ERC1400 allows tokens to impose many limitations on token transfers, above and beyond the simple balance checking done in ERC20. For this reason, ERC1400 allows us to verify if a token transfer will succeed by calling canSend, which takes the same input arguments as operatorSendTranche (except for the unneeded operatorData):
function canSend(
address from,
address to,
bytes32 tranche,
uint256 amount,
bytes data
)
external
view
returns (byte errorCode, bytes32 description, bytes32 destTranche)
canSend not only allows us to check if a token transfer would succeed, it also gives us the destination tranche if we would transfer the tokens using the given data.
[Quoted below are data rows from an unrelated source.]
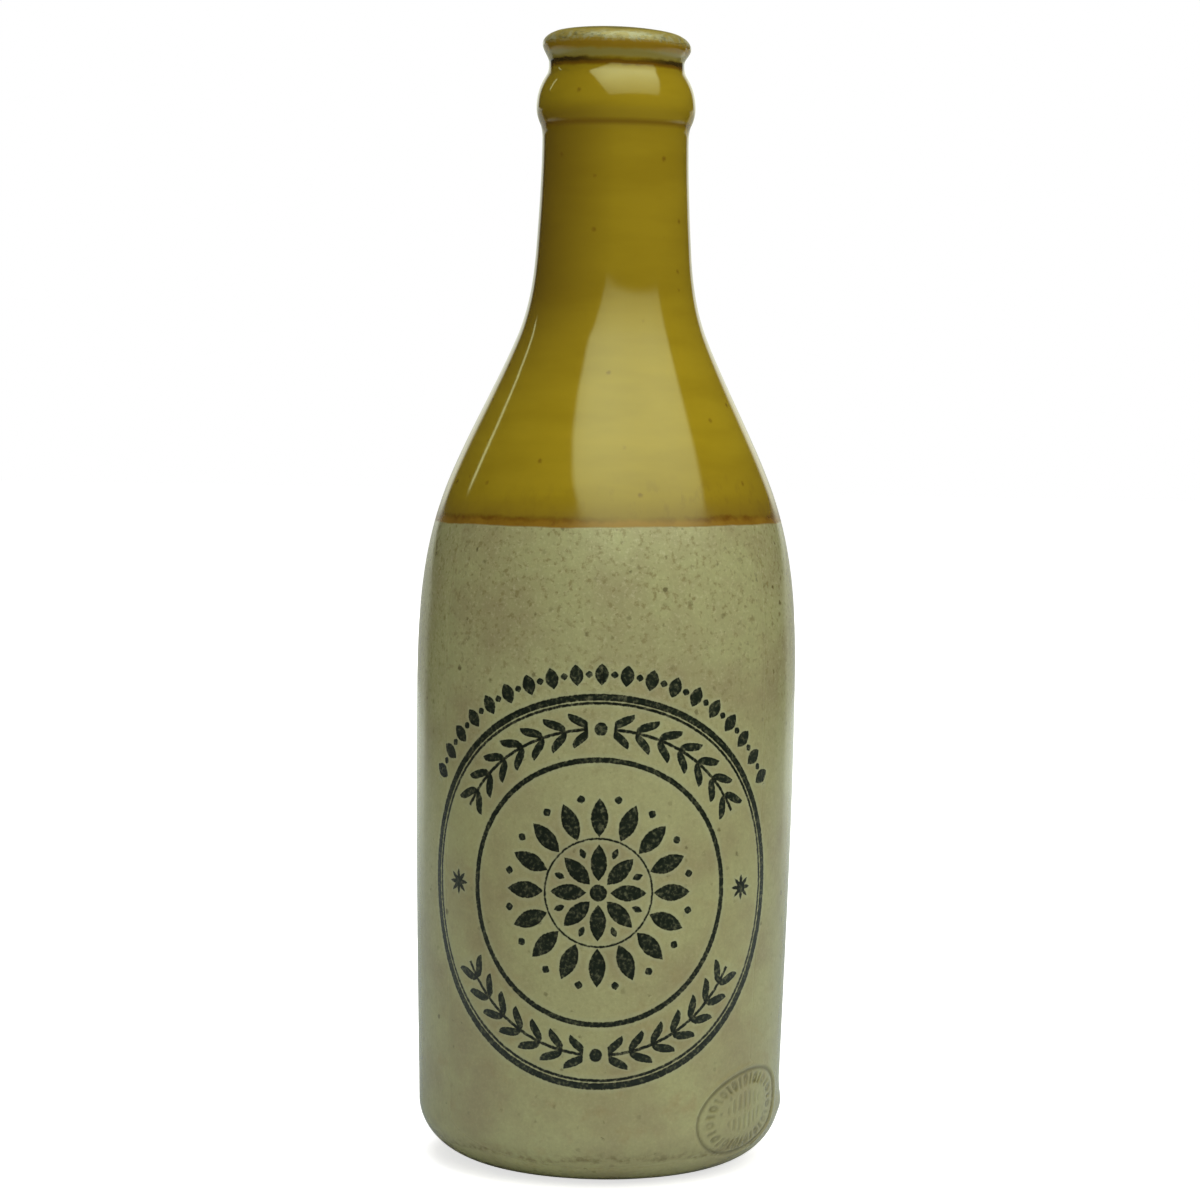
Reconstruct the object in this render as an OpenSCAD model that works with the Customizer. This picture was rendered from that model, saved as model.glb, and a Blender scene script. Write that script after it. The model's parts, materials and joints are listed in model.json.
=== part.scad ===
// Stoneware ginger beer bottle: one hollow turned piece, with a collar and a lip for a crown cap.
// It stands on the plane z = 0 and its axis is the Z axis. All lengths are in millimetres.
// The outline is a chain of heights, from the base up, so each height can be set by itself.

/* [Heel and body] */
// Radius of the body just above the rounded heel
foot_r = 33; // [30:0.5:38]
// How far in the heel turns before it meets the flat base
heel_w = 13; // [8:0.5:16]
// Height of the rounded heel
heel_h = 10.5; // [7:0.5:14]
// Flare of the wall just above the heel, in degrees from upright
foot_flare = 1.6; // [0:0.2:3]
// Height from the heel to the widest place of the body
body_h = 73; // [50:1:95]
// Radius of the body at its widest place
belly_r = 34.5; // [32:0.5:40]

/* [Shoulder] */
// Height from the widest place to the end of the shoulder's round
shoulder_h = 40; // [32:1:50]
// Radius at the end of the shoulder's round
shoulder_r = 29.2; // [26:0.2:31]
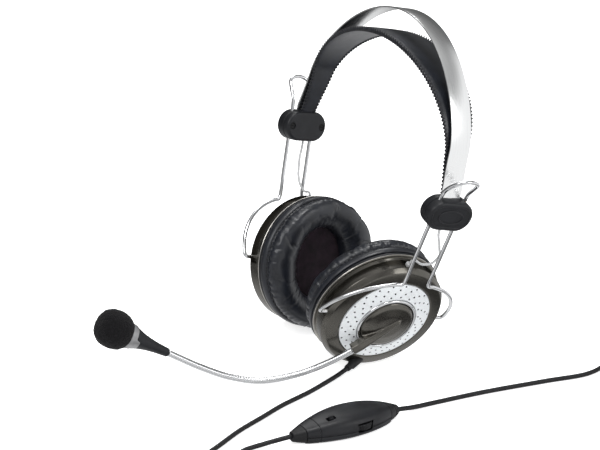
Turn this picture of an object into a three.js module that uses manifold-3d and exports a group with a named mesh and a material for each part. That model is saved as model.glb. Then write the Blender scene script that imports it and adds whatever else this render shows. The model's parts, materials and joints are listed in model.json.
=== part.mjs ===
// An office headset: sprung steel headband with a padded strap, two clamp blocks, two sliding
// wire yokes, two tilting ear cups, a turning microphone boom and a cord with an in-line
// controller. Millimetres, +Z up. The headset stands on both cups and the bend of its boom,
// leaning back; the cord lies on the same surface, Z = 0.
import * as THREE from 'three';
import { mergeVertices, toCreasedNormals } from 'three/addons/utils/BufferGeometryUtils.js';
import Module from 'manifold-3d';

const wasm = await Module();
wasm.setup();

// ---------------------------------------------------------------- driving dimensions
const GAP = 0.3;                    // clearance between touching pieces
const HEADBAND_Y = 59;              // the headband's plane at pivot height
const PIVOT_HEIGHT = 37.66;         // ear cup pivots above the surface
const LEAN_BACK = 13;               // degrees

const BLOCK_RISE = 74.7;            // clamp blocks above the pivots
const BLOCK_HALF_SPAN = 74;         // clamp blocks from the middle
const BLOCK = { width: 30, height: 18.4, thickness: 11.6, split: -0.7 };
const SCREW_HALF_SPACING = 11.3;

const BAND = { halfWidth: 14.5 / 2, endHalfWidth: 6, thickness: 0.9 };
const ARCH = { halfSpan: 70.5, rise: 59.9, power: 1.39, spring: BLOCK_RISE + 37.6,
  footOutset: 1.6 };
const STRAP = { clearance: 3.1, crownGap: 15.8, power: 1.15, endHalfWidth: 5.3,
  midHalfWidth: 15.8, widening: 1.3, footLength: 24, archLength: 95 };

const WIRE_RADIUS = 1.15;
const LEG_HALF_SPACING = 8.5;
const LEG_OUTSET = 0.6;             // legs outward of the block's middle
const SHOULDER_DROP = 46;           // leg bends below the block's middle
const PIVOT_INSET = 18.1;           // pivots inward of the block's middle, along the yoke
const PIVOT_DROP = 79.2;
const ARM = { reach: 43.5, rise: 38.6, pinReach: 35 };

const LEFT = { turn: 0, lean: 10.2, twist: -5.1, cupTilt: 19.7, drawnOut: 3, frontSign: -1,
  leadHole: 2.6 };
const RIGHT = { turn: 180, lean: 11.3, twist: 1.9, cupTilt: 12.3, drawnOut: 0, frontSign: 1,
  leadHole: -0.8 };

const CUP = { radius: 38.6, faceRadius: 36.3, wellRadius: 29, recessRadius: 36.4, face: 5.6 };
const CUP_SEGMENTS = 30;
const BAFFLE_RADIUS = 39.6;
const CUSHION = { radius: 40.8, hole: 21.6, base: -11, front: -24 };
const HUB_RADIUS = 16.6;

const BOOM_DROP = 45;               // degrees below straight ahead, in the cup's face
const BOOM_ARM_END = 24.5;          // from the hub's middle
const NECK_RADIUS = 2;
const NECK_ROUTE = [[47.46, 39.16, 20.51], [42.2, 27.7, 13.1], [35.5, 11.8, 5.8], [27.7, -9.3, 2.3],
  [22, -28, 6.3], [17.1, -45.9, 14.7], [12.3, -65, 25.9]];

const CORD_RADIUS = 1.4;
const CORD_SIDES = 8;
const TAIL_RADIUS = 1.3;
const CONTROLLER = { length: 72, width: 24, height: 13.6, endWidth: 5.4, endHeight: 7.5, split: 4.6,
  cordHeight: 4.6, frontCap: 7.4, rearCap: 8.6, at: [93.6, 4] };
const WHEEL = { radius: 7.4, x: 5.2, y: 6 };
const SLIDER = { x: 3.4, y: -12.4, top: 14.2, slot: 2.8 };

// In the cup's own frame: the cord's gland at the bottom and the signal lead's way in at the top.
const GLAND = { inner: [2.2, 1, -33.6], outer: [9.6, -10.4, -35.8], radius: 2.1 };
const LEAD_IN = { x: -2.2, y: 1.5 };
// The signal leads in the yokes' frames, and their last points from the way in.
const SIGNAL_LEAD = {
  left: { upper: [[-2.6, 2.9, -12], [-2.9, 7, -20], [-4.85, 12, -28]],
    lower: [[-5, 12.2, -28.6], [-7.85, 11.5, -35.8]], into: [[3.4, 5.6, 2], [0.7, 1, 3], [0, 0, 0]] },
  right: { upper: [[-2.9, -0.4, -13], [-4.2, 1.3, -19.5], [-8, 3.7, -28.3]],
    lower: [[-8.3, 3.85, -28.8], [-12, 4.8, -34.1]], into: [[3.6, 1.7, 1.9], [1.2, 0.6, 2], [0, 0, 0]] },
};
const CORD_ROUTE = [[38.6, 43.2, 3.2], [41.2, 35.2, 2.1], [45.2, 23.2, 1.5], [50.4, 8.2, 1.5],
  [56.5, -13.8, 1.5], [63.2, -31.8, 1.5], [70.2, -50.8, 1.5], [78, -67.3, 1.5], [86.5, -83.8, 1.5],
  [96, -92.8, 1.5], [106, -89.8, 1.5], [107, -79.8, 1.5], [97, -71.8, 1.5], [90.4, -61.8, 1.5],
  [90.6, -47.8, 2.6], [92.9, -33.3, 4.4]];
const LEAD_ROUTE = [[94.2, 41.3, 4.4], [93, 52.2, 2.4], [92.6, 66.2, 1.5], [95.2, 102.2, 1.5],
  [100.6, 144.2, 1.5], [104.5, 174.2, 1.5], [100, 190.2, 1.5], [90.4, 201.5, 1.5], [86.4, 212.6, 1.5]];
const EXIT_ROUTE = [[109.8, 248.6, 9], [120.8, 248, 5.2], [132, 252, 2.3], [142, 260.5, 1.5],
  [151, 264.6, 1.5], [157, 260.5, 1.5], [158, 251.6, 1.6]];
const SPLITTER = { at: [158, 244], width: 9, length: 14, height: 5 };
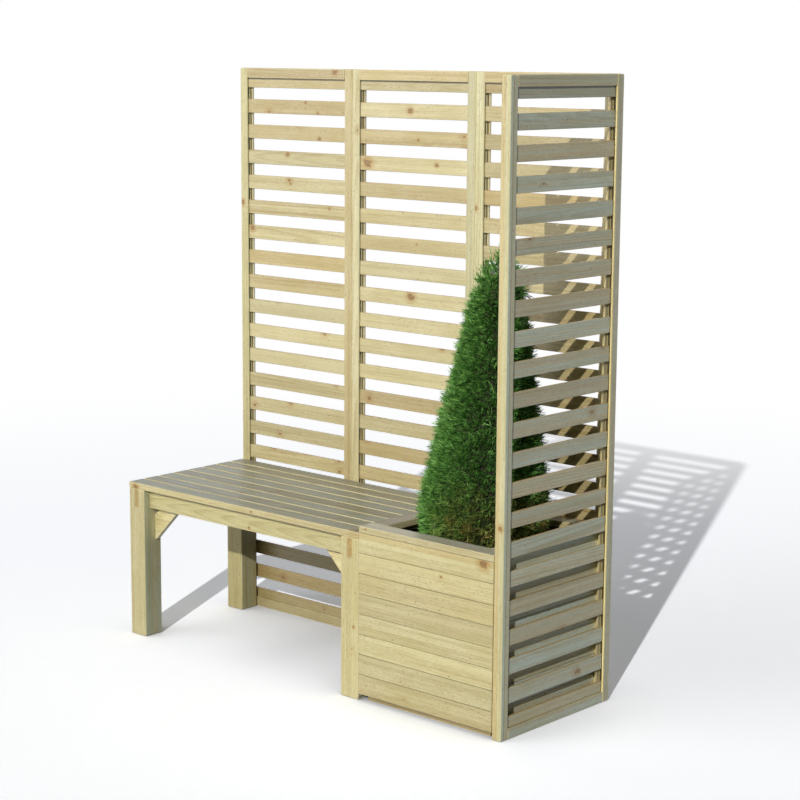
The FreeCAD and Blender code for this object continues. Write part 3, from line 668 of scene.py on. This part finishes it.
wall_pitch = (high("planter_front_boards").z - low("planter_front_boards").z + WALL_GAP) / WALL_COUNT
for step, (side, order) in enumerate((("front", "XZY"), ("back", "XZY"), ("left", "YZX"), ("right", "YZX"))):
    name, rim = f"planter_{side}_boards", f"planter_rim_{side}"
    front, wall_top, rim_foot = side == "front", high(name).z, low(rim).z
    finish_board(name, order, 501.3 + 17 * step, rows=(low(name).z, wall_pitch, wall_pitch - WALL_GAP),
                 edge=(1.3 * MM, GREY_EDGE), tones=PLANTER_TONES, knots=0.3, coat=0.5 if front else 0.0,
                 stripes=((2, wall_top - 17 * MM, wall_top, UNDER_RIM),) if front else ())
    # The rim's top tints are painted light and shade, and the strip at its foot is a painted shadow between
    # the rim and the top board.
    finish_board(rim, order[0] + order[2] + order[1], 603.3 + 3 * step, edge=(2 * MM, PALE_EDGE), knots=0.5,
                 top=RIM_TOP_PAINTED_LIGHT[side], stripes=((2, rim_foot, rim_foot + 1.5 * MM, JOINT_AND_SHADE_TINT),))
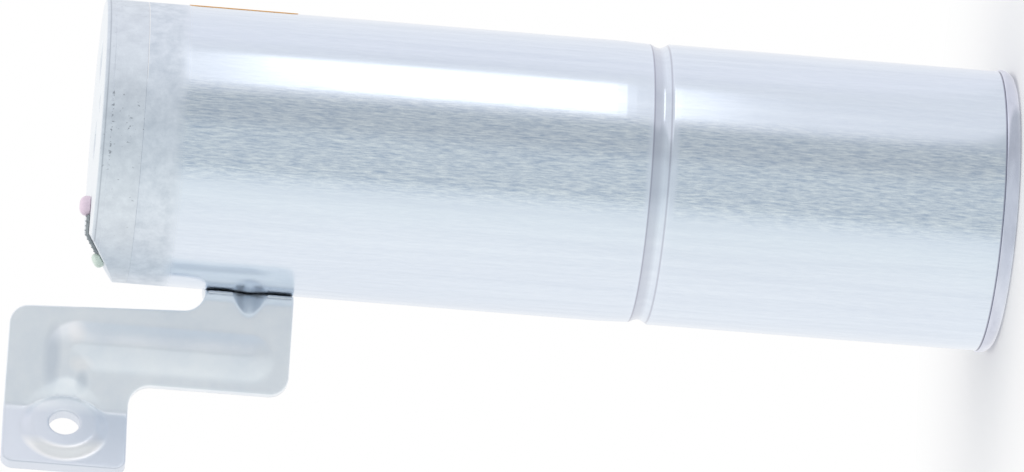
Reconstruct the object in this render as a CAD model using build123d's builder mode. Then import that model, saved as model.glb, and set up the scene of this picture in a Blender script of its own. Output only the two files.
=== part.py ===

Successful errorCodes are given below:
0xA0 Transfer Verified - Unrestricted
0xA1 Transfer Verified - On-Chain approval for restricted token
0xA2 Transfer Verified - Off-Chain approval for restricted token
If another error code is returned than the transfer was blocked by the token contract.
The description return value is a more detailed, but token specific, error code than the standardized errorCode.
TokenType tokenTypeS;
TokenType tokenTypeB;
TokenType tokenTypeFee;
bytes32 trancheS;
bytes32 trancheB;
bytes transferDataS;
All the data above is signed by the order owner. We cannot trust the miner to send the correct token type because the same token address can implement different token standards which can behave differently.
We expect the order to define the source tranche when selling an ERC1400 token and we expect the order to define the destination tranche when buying an ERC1400 token. There is no trancheFee defined in the order because we assume (and will enforce) feeToken always points to a fully fungible token.
- Check if the TradeDelegate contract is an operator for the order owner and trancheS using
isOperatorForTranche - Check the available balance in the tranche using
balanceOfTranche - Do the ring settlement calculations like usual
- Check if we can do the necessary token transfer to the buyer with the actual transfer amounts and data using
canSend.canSendalso returns the destination tranche which we use to make sure it matches with the expected tranche of the buyer - Transfer the tokens in the same TradeDelegate contract as the ERC20 token transfers
Because of the many limitations that can be imposed on token transfers with security tokens we do not allow paying fees in ERC1400 tokens. So feeToken cannot be an ERC1400 token and tokenSFeePercentage/tokenBFeePercentage cannot be non-zero when used for an ERC1400 token.
If there is margin that needs to be paid in an ERC1400 token it does not get paid out to the miner, the order owner selling the ERC1400 token keeps the margin.
Caution is needed when calling submitRings using a token address with multiple token types for the same owner
Let's say MyToken implements the ERC20 and ERC1400 token standard. An order owner uses MyToken as an ERC20 token AND as an ERC1400 token. We check the balances and see that the available ERC20 balance is 10 MyToken and the available ERC1400 balance on tranche keccak256("default") is also 10 MyToken. We do an ERC1400 transfer spending 10 MyTokens and then we try to do an ERC20 transfer also spending 10 MyTokens. This last transfer could fail because the tokens transferred using the ERC20 interface could actually use the keccak256("default") tranche tokens internally, which we just spent in the ERC1400 transfer. The protocol cannot easily know this so cases like this should be avoided to make sure submitRings does not fail.
The protocol could disallow this if needed.